The three friends said nothing of this commitment out loud, said virtually nothing throughout the course of the somber afternoon, until the fall of night left them alone on Jacob Rossovitch’s last battleground.
”The raiding party came from a refugee camp just outside Jericho,” Wollchensky began.
“How do you know this?” Pearlman asked him.
“The bodies of the men Rossovitch killed have been identified. The information wasn’t hard to come by.” He looked at both of them. “We have to do something.”
“What about blowing up the Allenby Bridge the fedayeen use to cross over into the West Bank?” Levy suggested bitterly.
“You miss my point,” Wollchenksy said. “We know where the terrorists came from. They must be made to pay.”
“They’re dead.”
“Their families aren’t. Their friends aren’t. And these camps will remain breeding grounds for more raids unless they are made to understand the price for taking innocent civilian lives.”
“What do you have in mind?” Pearlman asked.
Wollchensky told him.
“Even you could never get approval for that!”
“Who said I was going to ask for it?”
“The repercussions would be—”
“Fuck the repercussions!”
Pearlman and Levy looked at each other, then back at Wollchensky, who stood before them like a statue.
“I cannot do this thing without you,” he said finally.
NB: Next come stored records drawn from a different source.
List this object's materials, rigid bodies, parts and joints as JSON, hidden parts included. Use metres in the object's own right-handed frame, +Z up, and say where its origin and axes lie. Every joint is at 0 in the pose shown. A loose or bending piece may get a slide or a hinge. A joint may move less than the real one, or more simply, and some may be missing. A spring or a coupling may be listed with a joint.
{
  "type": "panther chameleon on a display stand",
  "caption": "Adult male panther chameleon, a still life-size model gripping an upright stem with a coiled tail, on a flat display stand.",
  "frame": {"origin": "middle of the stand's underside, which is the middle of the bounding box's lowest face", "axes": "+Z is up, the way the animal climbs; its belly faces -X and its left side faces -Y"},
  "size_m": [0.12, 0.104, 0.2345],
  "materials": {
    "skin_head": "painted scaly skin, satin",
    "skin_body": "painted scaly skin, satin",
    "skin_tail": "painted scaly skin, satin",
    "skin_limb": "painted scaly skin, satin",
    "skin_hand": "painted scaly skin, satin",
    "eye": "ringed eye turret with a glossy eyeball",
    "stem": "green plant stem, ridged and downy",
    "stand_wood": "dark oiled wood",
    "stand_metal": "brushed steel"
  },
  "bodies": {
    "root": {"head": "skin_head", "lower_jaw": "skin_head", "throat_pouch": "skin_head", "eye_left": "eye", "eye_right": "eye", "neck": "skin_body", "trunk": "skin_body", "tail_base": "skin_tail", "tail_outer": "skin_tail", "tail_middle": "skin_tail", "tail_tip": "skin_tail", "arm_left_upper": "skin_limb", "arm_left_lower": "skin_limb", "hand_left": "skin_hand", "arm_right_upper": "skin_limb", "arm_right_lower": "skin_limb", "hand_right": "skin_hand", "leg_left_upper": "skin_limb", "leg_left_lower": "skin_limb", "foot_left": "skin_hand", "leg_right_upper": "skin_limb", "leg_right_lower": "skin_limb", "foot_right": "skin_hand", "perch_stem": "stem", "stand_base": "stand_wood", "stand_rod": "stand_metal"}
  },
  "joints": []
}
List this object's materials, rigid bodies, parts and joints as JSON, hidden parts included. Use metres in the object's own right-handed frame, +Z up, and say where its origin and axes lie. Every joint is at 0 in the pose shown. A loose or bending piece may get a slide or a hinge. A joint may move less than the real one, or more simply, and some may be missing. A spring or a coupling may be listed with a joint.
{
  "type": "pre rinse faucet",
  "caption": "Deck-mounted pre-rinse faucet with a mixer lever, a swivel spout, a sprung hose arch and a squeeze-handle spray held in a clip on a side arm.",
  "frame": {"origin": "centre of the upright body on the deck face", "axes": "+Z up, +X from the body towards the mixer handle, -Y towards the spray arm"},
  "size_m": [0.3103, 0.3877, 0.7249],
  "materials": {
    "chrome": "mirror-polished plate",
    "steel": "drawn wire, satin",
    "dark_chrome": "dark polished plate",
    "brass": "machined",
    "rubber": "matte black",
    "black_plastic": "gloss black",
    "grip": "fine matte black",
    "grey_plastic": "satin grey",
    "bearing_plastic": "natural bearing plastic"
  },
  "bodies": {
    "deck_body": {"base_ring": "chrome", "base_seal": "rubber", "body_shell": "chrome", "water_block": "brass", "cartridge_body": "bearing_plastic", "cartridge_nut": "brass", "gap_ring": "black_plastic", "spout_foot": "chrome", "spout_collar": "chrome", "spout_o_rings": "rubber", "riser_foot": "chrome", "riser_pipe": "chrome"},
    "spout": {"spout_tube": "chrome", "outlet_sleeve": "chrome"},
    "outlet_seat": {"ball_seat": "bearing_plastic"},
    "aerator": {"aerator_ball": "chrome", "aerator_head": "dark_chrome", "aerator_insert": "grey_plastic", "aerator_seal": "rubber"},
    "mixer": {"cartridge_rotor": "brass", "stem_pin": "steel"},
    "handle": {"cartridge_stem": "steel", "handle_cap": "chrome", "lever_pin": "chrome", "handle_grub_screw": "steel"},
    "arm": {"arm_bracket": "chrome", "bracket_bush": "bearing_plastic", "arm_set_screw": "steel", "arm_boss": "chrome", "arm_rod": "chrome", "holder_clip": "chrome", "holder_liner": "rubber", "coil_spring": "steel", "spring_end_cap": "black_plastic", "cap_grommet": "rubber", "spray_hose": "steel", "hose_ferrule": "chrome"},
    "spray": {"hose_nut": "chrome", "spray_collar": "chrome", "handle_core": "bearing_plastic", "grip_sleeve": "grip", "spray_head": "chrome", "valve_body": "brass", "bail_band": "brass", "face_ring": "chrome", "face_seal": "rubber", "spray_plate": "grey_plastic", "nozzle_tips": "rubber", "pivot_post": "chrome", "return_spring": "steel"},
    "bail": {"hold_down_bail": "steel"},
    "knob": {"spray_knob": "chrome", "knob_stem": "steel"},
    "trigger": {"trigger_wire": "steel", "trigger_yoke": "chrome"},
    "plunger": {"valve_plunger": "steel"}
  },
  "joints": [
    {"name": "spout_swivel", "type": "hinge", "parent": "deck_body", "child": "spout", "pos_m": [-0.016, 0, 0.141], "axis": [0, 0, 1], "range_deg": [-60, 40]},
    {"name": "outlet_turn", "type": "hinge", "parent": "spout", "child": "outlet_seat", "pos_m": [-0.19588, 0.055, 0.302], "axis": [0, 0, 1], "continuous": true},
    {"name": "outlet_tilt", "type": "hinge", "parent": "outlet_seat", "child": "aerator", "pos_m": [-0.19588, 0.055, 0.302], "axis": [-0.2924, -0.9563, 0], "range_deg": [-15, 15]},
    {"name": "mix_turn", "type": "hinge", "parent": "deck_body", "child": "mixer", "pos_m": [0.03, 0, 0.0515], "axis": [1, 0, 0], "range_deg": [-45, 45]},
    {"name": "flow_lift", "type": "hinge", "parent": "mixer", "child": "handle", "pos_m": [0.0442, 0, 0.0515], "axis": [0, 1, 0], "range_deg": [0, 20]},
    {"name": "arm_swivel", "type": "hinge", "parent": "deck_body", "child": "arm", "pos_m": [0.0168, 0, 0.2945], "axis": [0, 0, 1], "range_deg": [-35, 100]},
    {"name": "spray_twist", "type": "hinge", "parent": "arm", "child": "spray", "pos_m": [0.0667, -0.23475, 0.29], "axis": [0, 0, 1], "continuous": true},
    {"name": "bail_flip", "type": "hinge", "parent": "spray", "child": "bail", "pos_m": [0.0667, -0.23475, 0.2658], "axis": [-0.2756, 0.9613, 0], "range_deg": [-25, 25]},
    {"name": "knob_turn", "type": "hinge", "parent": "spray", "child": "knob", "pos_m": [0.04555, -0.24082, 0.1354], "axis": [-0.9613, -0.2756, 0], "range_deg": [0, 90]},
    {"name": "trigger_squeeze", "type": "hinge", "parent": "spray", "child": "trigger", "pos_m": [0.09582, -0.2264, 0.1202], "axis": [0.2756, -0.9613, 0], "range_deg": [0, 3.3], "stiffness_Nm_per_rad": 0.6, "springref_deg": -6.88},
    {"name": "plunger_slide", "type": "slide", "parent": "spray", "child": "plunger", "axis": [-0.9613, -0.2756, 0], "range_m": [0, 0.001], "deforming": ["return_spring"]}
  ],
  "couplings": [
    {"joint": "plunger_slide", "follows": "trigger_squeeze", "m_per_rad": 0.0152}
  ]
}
“Innocent lives will be lost,” Levy noted, his voice cracking a little. “Women, children ...”
“It is the only way to stop this from happening again and again. The youth who strike out at our women and children must know their families and homes will pay for their martyrdom.”
“And if it wasn’t Jacob we buried today?” Pearlman challenged. “If it was a stranger to us instead?”
“Then I hope that man’s friends would be having the same conversation we are. Then the responsibility would lie with them.”
One week later, the three surviving friends entered the West Bank at night disguised as refugees. They reached the camp in question without incident and entered without so much as a question; it was not a place into which people had much reason to sneak.
Pots, pans, and other paraphernalia hung from their backpacks, clacking together as they moved purposefully through the darkness. To those Palestinians who saw them, the three friends appeared to be headed for the tent or shanty of a relative. Displaced persons arrived regularly almost every day, after all.
Inside their three backpacks, though, were crude homemade bombs David Wollchensky had learned to make in the Haganah. Just chopped-up glass and nails mixed in putty affixed to one or two sticks of dynamite. The fuses were the only tricky part. Timer detonation was not something Wollchensky had mastered, which meant lighting the fuses manually. This would make synchronizing the explosions difficult and escape, perhaps, even more so.
But Wollchensky had com
e up with the idea of placing a lit, filterless cigarette against the fuse. Once it burned down to the end, its flame would ignite the fuse. David had tested it ten times before that night and it had worked each time. Four minutes for the cigarette to burn down, another one for the lit fuse to work its way to the dynamite. That meant the explosions would commence five minutes after they began setting their bombs and continue to crack off sporadically over the next four. This left only one minute for the three friends to begin their escape. They intended to use the utter chaos that would follow the initial blasts to make good their flight.